C8 and related chemicals used in nonstick pans and stain-resistant fabrics have been found in human breast milk, according to the first major U.S. study to examine breast-feeding as a possible exposure route.
Perfluorinated compounds, or PFCs, were found in all of the 45 human breast milk samples tested in the new study, published in the peer-reviewed journal Environmental Science and Technology.
Toxicologist Kathleen Arcaro of the University of Massachusetts Amherst and other researchers tested the milk as part of Arcaro's ongoing investigation of links between environmental exposures and breast cancer.
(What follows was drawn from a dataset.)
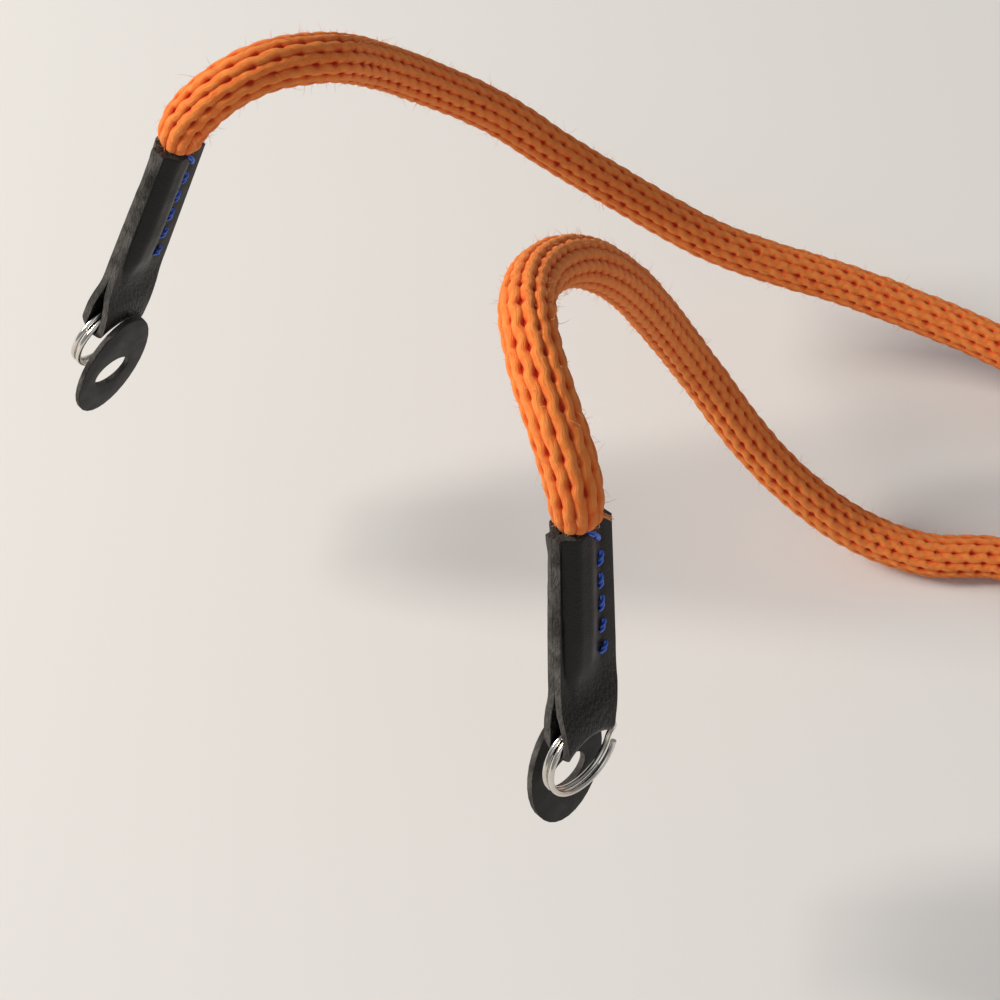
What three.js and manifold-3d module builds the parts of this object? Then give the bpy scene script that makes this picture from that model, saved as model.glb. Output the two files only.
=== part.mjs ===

It's one of several sources of contamination
"While nursing does not expose infants to a dose that exceeds recommended limits, breast milk should be considered as an additional source of PFCs when determining a child's total exposure," Arcaro said in a news release issued by her university.
In West Virginia, C8 is a major issue because the water supplies for thousands of Parkersburg-area residents have been contaminated with the toxic chemical.
Around the world, researchers are finding that people have C8 and other PFCs in their blood in low levels. Evidence is mounting about the chemical's dangerous effects, but U.S. regulators have not set a federal standard for emissions or human exposure.
Scientists are still sorting out how humans are exposed, but previous studies have examined Teflon pans, food and food packaging, and household dust as potential routes.